I don't know what happened but after I first discovered my dream I never really told anyone about it because I was both shy and quite ashamed at what people would think. I always spent my free time writing some story and trying to improve. I never aspired to be J.K.Rowling, in fact I think one of my earliest influences was Meg Cabot. Then a bit later it was Stephenie Meyer (a word here: people always slate her for Twilight, and I myself have grown out of the series, but I have also read The Host and that has one of my favourite romance quotes in it. Also, it takes a lot of talent. Saying she can't write is wrong. Otherwise, how the hell is she so successful? I agree I don't like the character of Bella, but I really love the Jacob stuff because it shows diversity). But between those two periods, I had a favourite writer called Sharon Creech. My grandparents bought me a selection of her books, and they were all really touching. Chasing Redbird and Walk Two Moons are two of my favourites.
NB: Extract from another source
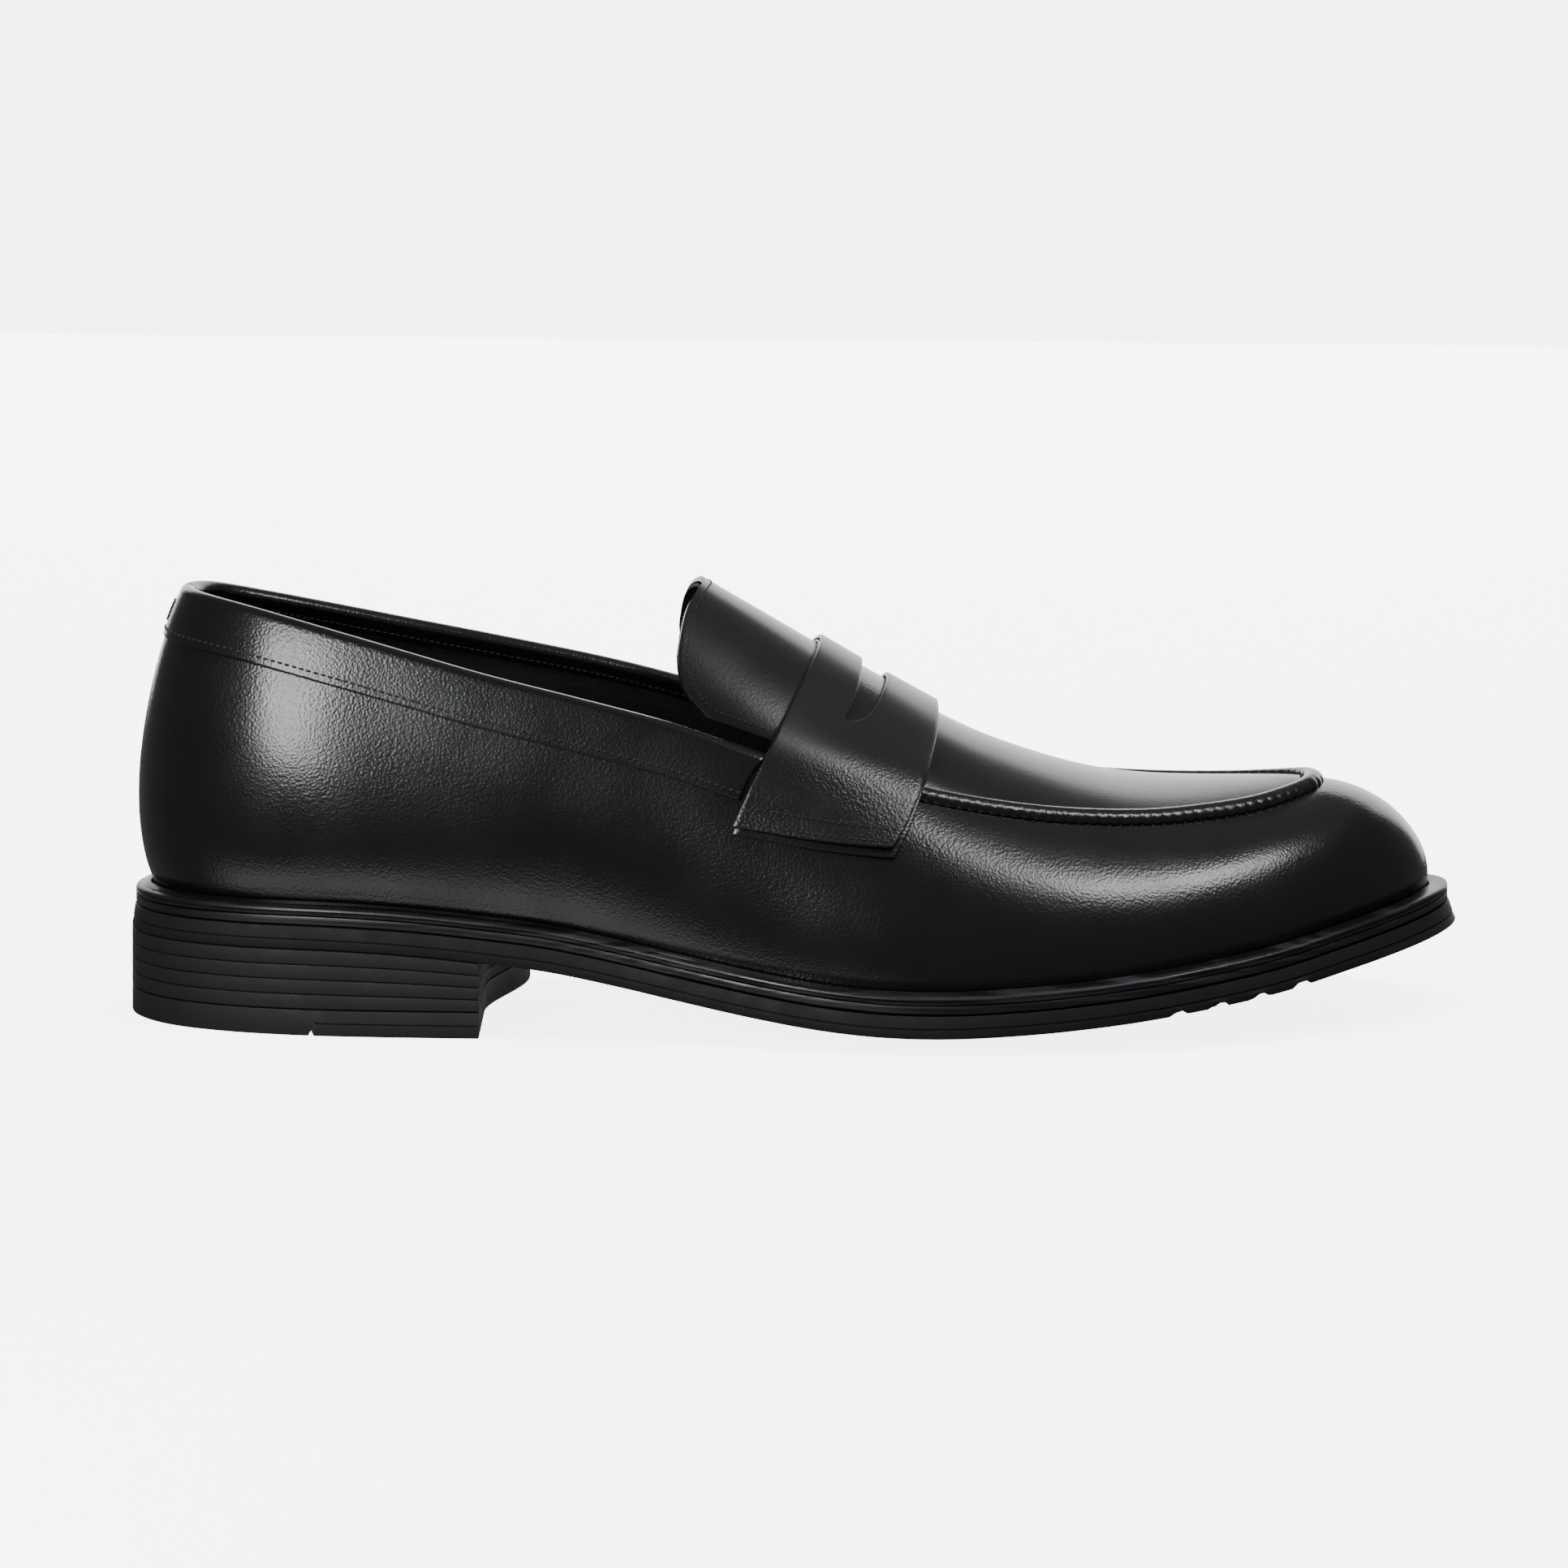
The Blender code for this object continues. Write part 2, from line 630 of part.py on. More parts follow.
def make_ridge():
    """Raised seam that joins apron and side wall round the toe."""
    start = u_at_s(lambda us: spline(LOOP, us)[:, 2:], RIDGE_START)
    us = start + (1 - 2 * start) * np.linspace(0, 1, 41)
    head = spline(LOOP, us)[:, 2:]
    inward = np.concatenate([-plan_normal(us, 2), np.zeros((len(us), 1))], axis=1)
    up = np.array([0.0, 0.0, 1.0])
    rise = seam_rise(us)
    centre = head + inward * RIDGE_IN + 0.5 * rise
    lean = unit(inward * APRON_IN + rise)
    rise = unit(up * APRON_IN - inward * rise[:, 2:])
    rings = []
    for angle in np.linspace(0, 2 * math.pi, RIDGE_SIDES + 1)[:-1]:
        across = RIDGE_HALF_WIDTH * math.cos(angle)
        height = (RIDGE_HEIGHT if math.sin(angle) > 0 else RIDGE_DEPTH) * math.sin(angle)
        rings.append(centre + lean * across + rise * height)
    tube = np.array(rings)
    count = len(us)
    faces = []
    for k in range(RIDGE_SIDES):
        above = (k + 1) % RIDGE_SIDES
        for i in range(count - 1):
            faces.append((k * count + i, k * count + i + 1, above * count + i + 1, above * count + i))
    for i in (0, count - 1):
        faces.append(tuple(k * count + i for k in range(RIDGE_SIDES)))
    add_object("moccasin_ridge", tube.reshape(-1, 3), faces, "upper")


def upper_hull(line):
    """Points of a cross-section that a strap pulled taut over it would touch, from side to side."""
    kept = []
    for point in line:
        while len(kept) > 1:
            a, b = kept[-2], kept[-1]
            if (b[1] - a[1]) * (point[2] - a[2]) - (b[2] - a[2]) * (point[1] - a[1]) < 0:
                break
            kept.pop()
        kept.append(point)
    return np.array(kept)


def strap_line(rear_share, drop_extra, front_extra, across):
    """One line of the strap from its lateral end to its medial end; rear_share is 0 at the rear edge."""
    drop = STRAP_DROP_REAR + (STRAP_DROP_FRONT - STRAP_DROP_REAR) * rear_share + drop_extra
    crown_part = np.linspace(0.05, 0.95, 31)

    def s_at(away):
        front = spline(STRAP_FRONT, away) + front_extra
        return spline(STRAP_REAR, away) + (front - spline(STRAP_REAR, away)) * rear_share

    line = []
    downward = (0.03, 0.15, 0.3, 0.45, 0.6, 0.8, 1.0)
    for side, part in ((-1, downward[::-1]), (1, downward)):
        points = []
        for share in part:
            s = s_at(1.0 + share)
            fixed = drop * share
            below = lambda us, d=fixed, k=side: wall_below_top(on_side(us, k), np.full(us.shape, d))
            u = u_at_s(below, s)
            points.append(wall_below_top(np.array([on_side(u, side)]), np.array([fixed]))[0])
        u_ridge = u_at_s(lambda us, k=side: spline(LOOP, on_side(us, k))[:, 2:], s_at(1.0))
        top = spline(LOOP, on_side(u_ridge, side))[2:]
        inward = np.append(-plan_normal(np.array([on_side(u_ridge, side)]), 2)[0], 0.0)
        crest = top + inward * 0.75 * RIDGE_IN + np.array([0.0, 0.0, STRAP_SEAM_ALLOWANCE])
        points.insert(len(part) if side < 0 else 0, crest)
        line.append(points)
    middle = [crown(crown_u_at(s_at(abs(2 * w - 1)), w), w) for w in crown_part]
    hull = upper_hull(np.array(line[0] + middle + line[1]))
    run = np.concatenate([[0], np.cumsum(np.linalg.norm(np.diff(hull, axis=0), axis=1))])
    at = np.linspace(0, run[-1], 3 * (across - 1) + 1)
    even = np.column_stack([np.interp(at, run, hull[:, axis]) for axis in range(3)])
    for _ in range(6):
        even[1:-1] = 0.25 * even[:-2] + 0.5 * even[1:-1] + 0.25 * even[2:]
    return even[::3]


def strap_grid(drop_extra, front_extra, lines=4, across=25):
    shares = np.linspace(0, 1, lines)
    return np.array([strap_line(share, drop_extra, front_extra, across) for share in shares])


def slot_cutter():
    """Crescent opening across the strap: an elliptic front edge and a flatter rear edge meet in two tips."""
    tip_s, tip_y = SLOT_TIP
    around = []
    for share in np.sin(np.linspace(-math.pi / 2, math.pi / 2, 15))[:-1]:
        around.append((tip_s + (SLOT_FRONT - tip_s) * math.sqrt(1 - share**2), tip_y * share))
    for share in np.linspace(1, -1, 13)[:-1]:
        around.append((tip_s + (SLOT_REAR - tip_s) * (1 - abs(share) ** SLOT_REAR_BEND), tip_y * share))
    low = np.array([(s, y, SLOT_LEVELS[0]) for s, y in around])
    high = np.array([(s, y, SLOT_LEVELS[1]) for s, y in around])
    count = len(around)
    faces = [tuple(range(count)), tuple(range(2 * count - 1, count - 1, -1))]
    for i in range(count):
        after = (i + 1) % count
        faces.append((i, after, count + after, count + i))
    cutter = add_object("slot_cutter", np.concatenate([low, high]), faces, "upper", False)
    return hide(cutter)


def hide(cutter):
    cutter.hide_render = True
    cutter.display_type = "WIRE"
    return cutter


def cut(target, cutter):
    step = target.modifiers.new("cut_" + cutter.name, "BOOLEAN")
    step.operation = "DIFFERENCE"
    step.solver = "EXACT"
    step.object = cutter


def make_strap():
    """Slotted strap over a thinner backing that shows as a lip below its ends."""
    backing = strap_grid(BACKING_LIP, BACKING_FRONT)
    shell("strap_backing", over(backing, BACKING_OVER), over(backing, BACKING_UNDER), "upper")
    strap = strap_grid(0.0, 0.0)
    piece = shell("saddle_strap", over(strap, STRAP_OVER), over(strap, STRAP_UNDER), "upper")
    cut(piece, slot_cutter())


def make_welt():
    """Rim round the upper: stands beside the wall outside, and reaches in under its turned edge."""
    base = RING_U
    section = (
        (-WELT_UNDER, WELT_BOTTOM),
        (None, WELT_BOTTOM),
        (None, WELT_OUTER_TOP),
        (0.45, WELT_INNER_TOP - 0.2),
        (0.35, WELT_STEP),
        (-WELT_UNDER, WELT_STEP),
    )
    rings = []
    for out, level in section:
        distance = rim(base) if out is None else np.full(base.shape, out)
        rings.append(lifted(outline(base, distance), level))
    tube = np.array(rings)
    rows, count = tube.shape[:2]
    faces = []
    for k in range(rows):
        for i in range(count):
            a, b = k * count + i, k * count + (i + 1) % count
            c, d = ((k + 1) % rows) * count + (i + 1) % count, ((k + 1) % rows) * count + i
            faces.append((a, b, c, d))
    add_object("welt", tube.reshape(-1, 3), faces, "edge")


def breast_lean(w):
    """The front face of the heel is straight across the lateral half and swings forward medially."""
    return smooth_step(0.42, 1.0, w)


def heel_plate(name, low, high, look):
    """Slice of the heel between two levels, each a function of s."""
    u = np.linspace(0.0, 0.5, 200)
    lateral, medial = bottom_outline(u, 1.0), bottom_outline(1 - u, 1.0)
    end_l = np.interp(BREAST_LATERAL, lateral[:, 0], u)
    end_m = np.interp(BREAST_MEDIAL, medial[:, 0], u)
    run = eased(11, 0.0, 0.62) / eased(2, 0.0, 0.62)[-1]
    grids = []
    for level in (high, low):
        flare = HEEL_FLARE * (1 - level(np.array([0.0]))[0] / HEEL_HEIGHT)
        left = bottom_outline(end_l * run, 1.0, -flare)
        right = bottom_outline(1 - end_m * run, 1.0, -flare)
        plan = ladder(left, right, 6, breast_lean)
        grids.append(np.concatenate([plan, level(plan[..., 0])[..., None]], axis=-1))
    return shell(name, grids[0], grids[1], look)


def lift_top(share):
    """Level above the top piece; the lifts thin together towards the breast as the sole comes down."""
    return lambda s: TOP_PIECE_HEIGHT + (spline(EDGE, s) - TOP_PIECE_HEIGHT) * share


def lowered(level, depth):
    return lambda s: level(s) - depth


def make_heel():
    """Top piece on the ground and four stacked lifts, widening slightly downward."""
    made = []
    for number in range(LIFTS):
        low, high = lift_top(number / LIFTS), lift_top((number + 1) / LIFTS)
        made.append(heel_plate(f"heel_lift_{number + 1}", low, lowered(high, GAP), "rubber"))
    heel_plate("top_piece", lambda s: np.zeros(np.shape(s)), lowered(lift_top(0.0), GAP), "rubber")
    return made


def turned(name, rows, segments, look):
    """Solids turned about vertical axes, in one object: each row is (s, y) and its (radius, z) profile."""
    points, faces = [], []
    for (s, y), profile in rows:
        start = len(points)
        for radius, z in profile:
            for k in range(segments):
                angle = 2 * math.pi * k / segments
                points.append((s + radius * math.cos(angle), y + radius * math.sin(angle), z))
        for row in range(len(profile) - 1):
            for k in range(segments):
                a, b = start + row * segments + k, start + row * segments + (k + 1) % segments
                faces.append((a, b, b + segments, a + segments))
        last = start + (len(profile) - 1) * segments
        faces.append(tuple(start + k for k in reversed(range(segments))))
        faces.append(tuple(last + k for k in range(segments)))
    return add_object(name, np.array(points), faces, look)


def nail_profile(spot, extra):
    """Nail through the outsole and the upper lifts, its head let into the outsole's top face."""
    seat = float(bottom_z(spot[0], spot[1], OUTSOLE[1]))
    under_head = seat - NAIL_HEAD_DEPTH - extra
    return (
        (NAIL_RADIUS + extra, NAIL_TIP - extra),
        (NAIL_RADIUS + extra, under_head),
        (NAIL_HEAD_RADIUS + extra, under_head),
        (NAIL_HEAD_RADIUS + extra, seat - 0.2 + 8 * extra),
    )


def make_nails(cut_pieces):
    for number, spot in enumerate(NAIL_SPOTS, 1):
        turned(f"heel_nail_{number}", [(spot, nail_profile(spot, 0.0))], NAIL_SIDES, "steel")
    holes = [(spot, nail_profile(spot, GAP)) for spot in NAIL_SPOTS]
    cutter = hide(turned("nail_cutter", holes, NAIL_SIDES, "steel"))
    for piece in cut_pieces:
        cut(piece, cutter)


def make_shank():
    """Steel strip under the insole from the heel seat to the ball."""
    s = np.linspace(*SHANK_ENDS, 12)
    middle = 0.5 * sum(SHANK_ENDS)
    reach = middle - SHANK_ENDS[0] + 2.0
    half_width = SHANK_HALF_WIDTH * np.sqrt(1 - ((s - middle) / reach) ** 4)
    grids = []
    for level in (SHANK[1], SHANK[0]):
        plan = np.stack([np.stack([s, half_width * side], axis=-1) for side in (-1, 0, 1)], axis=1)
        grids.append(lifted(plan, level))
    shell("steel_shank", grids[0], grids[1], "steel")


def pad_rise(s):
    """How far the heel pad lifts the sock lining."""
    return PAD_RISE * (1 - smooth_step(*PAD_FADE, s))


def make_bottom():
    """Sole layers, welt, fillers, shank, insole board and what lies on it."""
    bottom_plate("midsole", *MIDSOLE, "edge")
    outsole = bottom_plate("outsole", *OUTSOLE, "rubber", lip=(1.0, 0.45))
    make_welt()
    inner_plate("seat_filler", *FILLER, "cork", WELT_UNDER + 2.4, (16.0, 56.0), 4, 9)
    inner_plate("cork_filler", *FILLER, "cork", WELT_UNDER + 2.4, (151.0, 282.0), 6, 16)
    make_shank()
    inner_plate("insole_board", *INSOLE, "board", 3.4, (3.0, 293.0), 5, 22)
    low, high = SOCK
    pad_top = lambda s: low + pad_rise(s) - 2 * GAP
    inner_plate("heel_pad", low, pad_top, "foam", 8.0, (14.0, 75.0), 5, 12)
    sock_bottom = lambda s: low + pad_rise(s)
    sock_top = lambda s: high + pad_rise(s)
    inner_plate("sock_lining", sock_bottom, sock_top, "lining", 5.0, (4.0, 291.0), 5, 22)
    return outsole


def main():
    clear_scene()
    make_vamp_quarter()
    make_linings()
    make_stiffeners()
    make_collar("collar_lateral", -1)
    make_collar("collar_medial", 1)
    make_apron()
    make_tongue()
    make_ridge()
    make_strap()
    outsole = make_bottom()
    lifts = make_heel()
    make_nails([outsole, *lifts])


main()
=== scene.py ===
"""Looks of the penny loafer: leather, linings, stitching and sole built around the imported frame.

Shapes are worked out in millimetres with s along the shoe from the back of the heel, y from the outer
side to the inner side and z up from the ground; place() brings them into the frame, in metres.
"""

import math

import bmesh
import bpy
import numpy as np
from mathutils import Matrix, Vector


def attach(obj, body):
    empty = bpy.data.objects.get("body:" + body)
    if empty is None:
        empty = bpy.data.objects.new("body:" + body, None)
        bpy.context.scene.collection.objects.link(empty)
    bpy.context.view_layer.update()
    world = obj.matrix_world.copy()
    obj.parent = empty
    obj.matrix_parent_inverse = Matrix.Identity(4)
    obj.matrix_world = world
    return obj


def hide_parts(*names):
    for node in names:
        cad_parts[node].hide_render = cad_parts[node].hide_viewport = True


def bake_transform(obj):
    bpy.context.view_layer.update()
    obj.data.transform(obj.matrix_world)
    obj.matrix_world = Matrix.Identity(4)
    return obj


MM = 0.001
LENGTH = 300.0

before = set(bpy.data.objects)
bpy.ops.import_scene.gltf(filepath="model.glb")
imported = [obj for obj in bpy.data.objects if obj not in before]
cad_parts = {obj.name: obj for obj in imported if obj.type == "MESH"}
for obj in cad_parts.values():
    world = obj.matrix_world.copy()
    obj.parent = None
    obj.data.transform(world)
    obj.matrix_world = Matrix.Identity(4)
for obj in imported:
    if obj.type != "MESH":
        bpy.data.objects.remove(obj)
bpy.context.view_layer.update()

# ---------------------------------------------------------------- measures, in millimetres

OUTSOLE = (0.0, 5.15)
MIDSOLE = (5.45, 7.4)
WELT_BOTTOM = 7.6
WELT_STEP = 8.7
WELT_INNER_TOP = 10.6
FLANGE_BOTTOM = 9.0
FEATHER_LEVEL = 11.0
SOCK = (13.3, 14.3)
LEATHER = 1.3
LINING = 0.8
FLANGE_WIDTH = 8.0
WELT_UNDER = 7.0
LINING_DROP = 1.85
COLLAR_DROP = 12.0
COLLAR_TRIM = 2.0
RIDGE_HALF_WIDTH = 2.2
RIDGE_IN = 2.3
RIDGE_START = 165.0
APRON_IN = 5.0
APRON_END = 0.4945
HEEL_HEIGHT = 19.3
TOP_PIECE_HEIGHT = 6.1
LIFTS = 4
BREAST_LATERAL = 80.2
BREAST_MEDIAL = 89.0
STRAP_DROP_REAR = 18.6
STRAP_DROP_FRONT = 11.5
SLOT_REAR = 165.4
SLOT_FRONT = 171.1
SLOT_TIP = (161.5, 25.8)
SLOT_REAR_BEND = 2.6
STRAP_OVER = 2.6
STRAP_THICK = 1.2
UNDERLAY_OVER = 1.1
UNDERLAY_THICK = 0.5
SEAM_ALLOWANCE = 4.0
SEAM_PITCH = 2.5
SEAM_SIDES = 20
COLLAR_OUT = 1.2
COLLAR_BACK = 0.5
COLLAR_HALF = 2.0
COLLAR_THICK = 0.8
COLLAR_ROWS = 14
FACING_ROWS = 5
COLLAR_SEAM = 0.00045
TACK_THREADS = 9
TACK_DROP = 4.4
TACK_STEP = 0.5
TACK_WIDTH = 2.7
TONGUE_INSET = 1.9
TONGUE_MIDDLE_S = 150.0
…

Anyway, the main point of this is that I never told anyone for a few years. I thought people would find it weird. But I think it was the worst when I tried to hide it, because it wasn't as if I was hiding anything bad, it was just precious to me and I didn't want to be ridiculed for it or for someone to take that away from me be latching onto my dream.
I'm open about it now. Well, as open as I can be. I'm very shy after all. I think it really helped when one of my male friends took an interest. He was the one I first shared my sci-fi attempt with and he's always been enthusiastic since. I really appreciate it. A friend of mine at the time also used to watch me write on my old laptop at some points but I was always really shy about that because I was quite paranoid. And now I excitably force my writing onto my best friend.
I don't know why I felt like sharing this, but yeah. All my friends were accepting. And some of them embraced it and wanted to help. So, that leads nicely onto a moral. I think.
So the thing about dreams: never be afraid to share them.
PS: Sorry for any mistakes. It is close to midnight here.